I understand that when the Railway Passenger Duties Act was brought into operation many years ago it was passed on the distinct understanding that the various railway companies in the country should run a certain number of workmen's trains to the termini in. London and other parts of the country.

That may be so, but this Bill only refers to making certain entries. It does not refer to the policy of runnning workmen's trains or otherwise. The Bill only relates to the bookkeeping part.

I can assure the hon. Member that he is quite mistaken about the financial advantage to the railway companies, and if he reads in the OFFICIAL REPORT to-morrow what I have just said I think he will be satisfied that the railway companies are not trying to take any advantage of the Government.

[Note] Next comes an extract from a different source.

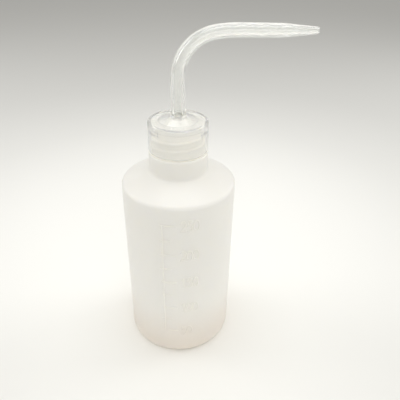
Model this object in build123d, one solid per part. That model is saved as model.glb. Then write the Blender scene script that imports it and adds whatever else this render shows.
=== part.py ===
from build123d import *
import os
from math import cos, radians, sin, tan

# A 250 ml wash bottle in translucent polyethylene: a squeeze bottle, a screw cap with a domed hub,
# a sealing plug held in the cap, and one bent tube that runs from the base up and out to a drawn tip.
# Millimetres. Z is the bottle's axis, z = 0 the plane it stands on, and the spout points to +X.

# Bottle, blow-moulded with one wall thickness all over
bottle_wall = 1.2
body_radius = 30.0
base_corner = 3.0
base_rise = 2.0
foot_width = 5.0
foot_slope_width = 4.0
foot_rounding = 1.5
shoulder_height = 102.4
shoulder_slope = 25.0
shoulder_rounding = 2.5
collar_radius = 15.2
collar_root_rounding = 1.6
collar_top = 119.4
collar_edge = 0.8
finish_radius = 12.6
finish_root_rounding = 0.6
finish_height = 13.2
rim_rounding = 0.4

# Screw cap
cap_gap = 1.0
cap_radius = 15.25
cap_edge = 1.5
skirt_wall = 1.2
skirt_foot_rounding = 0.4
cap_top_thickness = 1.4
hub_radius = 10.0
hub_rise = 3.0
hub_top_radius = 4.7
hub_root_rounding = 1.0
hub_edge = 0.5
hub_land = 1.9
hub_wall = 1.3

# Sealing plug
flange_thickness = 1.5
flange_grip = 0.35
plug_depth = 5.0
plug_wall = 1.2
plug_lead = 0.5
sleeve_wall = 1.8
sleeve_depth = 11.0
boss_wall = 1.1

# Retaining bead inside the cap, under the plug's flange
bead_height = 1.0

# Delivery tube
tube_radius = 3.8
tube_bore = 1.95
foot_gap = 1.2
foot_cut = 30.0
drawn_length = 6.2
drawn_radius = 3.45
drawn_bore = 1.8
bend_height = 156.2
bend_radius = 20.9
bend_angle = 80.0
bent_radius = 3.25
bent_bore = 1.7
ease_radius = 60.0
eased_radius = 3.15
eased_bore = 1.65
run_length = 20.0
run_radius = 3.0
run_bore = 1.5
nozzle_length = 15.5
tip_radius = 1.5
tip_bore = 0.75
nozzle_rounding = 12.0

# Clearances
seat_gap = 0.1
turning_gap = 0.3
neck_gap = 0.35
plug_fit = 0.1
hub_fit = 0.1
grip_fit = 0.03

# Heights and radii that follow from the ones above
foot_radius = body_radius - foot_width
base_dome_radius = foot_radius - foot_slope_width
rim_height = collar_top + finish_height
neck_bore = finish_radius - bottle_wall
flange_bottom = rim_height + seat_gap
flange_top = flange_bottom + flange_thickness
cap_under = flange_top + seat_gap
cap_top = cap_under + cap_top_thickness
cap_bottom = collar_top + cap_gap
skirt_bore = cap_radius - skirt_wall
bead_bore = finish_radius + neck_gap
flange_radius = bead_bore + flange_grip
pocket_radius = flange_radius + turning_gap
hub_top = cap_top + hub_rise
hub_bore = tube_radius + hub_fit
hub_under_radius = hub_radius - hub_wall
hub_under_top = hub_top - hub_land
grip_bore = tube_radius + grip_fit
sleeve_radius = grip_bore + sleeve_wall
tube_foot = base_rise + bottle_wall + foot_gap
bend_reach = bend_radius * (1 - cos(radians(bend_angle)))
bend_top = bend_height + bend_radius * sin(radians(bend_angle))
run_start = bend_reach + ease_radius * cos(radians(bend_angle))
run_height = bend_top + ease_radius * (1 - sin(radians(bend_angle)))
on_end = (Align.CENTER, Align.CENTER, Align.MIN)


def section(corners):
    """Face in the XZ plane from corners given as radius, height and rounding."""
    points = [(radius, 0, height) for radius, height, rounding in corners]
    roundings = [rounding for radius, height, rounding in corners]
    return make_face(FilletPolyline(*points, radius=roundings, close=True))


def turned(face):
    """Solid of revolution about the bottle's axis."""
    return revolve(face, Axis.Z, 360)


def bottle():
    """The squeeze bottle: its outline turned about the axis, less the same outline set in by the wall."""
    collar_root = shoulder_height + (body_radius - collar_radius) * tan(radians(shoulder_slope))
    outline = section([
        (0, base_rise, 0),
        (base_dome_radius, base_rise, foot_rounding),
        (foot_radius, 0, foot_rounding),
        (body_radius, 0, base_corner),
        (body_radius, shoulder_height, shoulder_rounding),
        (collar_radius, collar_root, collar_root_rounding),
        (collar_radius, collar_top, collar_edge),
        (finish_radius, collar_top, finish_root_rounding),
        (finish_radius, rim_height, rim_rounding),
        (0, rim_height, 0),
    ])
    set_in = offset(outline + mirror(outline, Plane.YZ), -bottle_wall)
    cavity = turned(split(set_in, Plane.YZ, Keep.TOP))
    mouth = Pos(0, 0, collar_top) * Cylinder(neck_bore, finish_height, align=on_end)
    return turned(outline) - cavity - mouth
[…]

I do not know what is the hon. Gentleman's opinion about my suggestion as to the need of showing season tickets every time a passenger travels on a suburban train, but any expression in favour of it would be heartily welcomed.

Question put, and agreed to.

Bill read the third time, and passed.

Supply 27Th February—Report

Resolutions reported,

"That an additional number of Officers and Men, not exceeding 50,000, be employed for the Sea and Coastguard Services, for the year ending on the 31st day of March, 1917."

"That a Supplementary sum, not exceeding £10, be granted to His Majesty, to defray the Charge which will come in course of payment during the year ending on the 31st day of March, 1917, for additional Expenditure on the Wages, etc., of Officers, Seamen, Boys, Coastguard, and Royal Marines."

Resolutions agreed to.

The remaining Orders were read, and postponed.

A Royal Commission being expected very shortly, I now leave the Chair until notice is given that the Commission is waiting.

Sitting suspended accordingly.

At Eight o'clock Mr. SPEAKER resumed the Chair.

Royal Assent

Message received to attend the Lords Commissioners.

The House went, and, having returned, Mr. SPEAKER reported the Royal Assent to

Consolidated Fund (No. 1) Act, 1917.

Whereupon Mr. SPEAKER, pursuant to the Order of the House of the 12th February, proposed the Question, "That this House do now adjourn."

Question put, and agreed to.

Adjourned accordingly at Eleven minutes after Eight o'clock.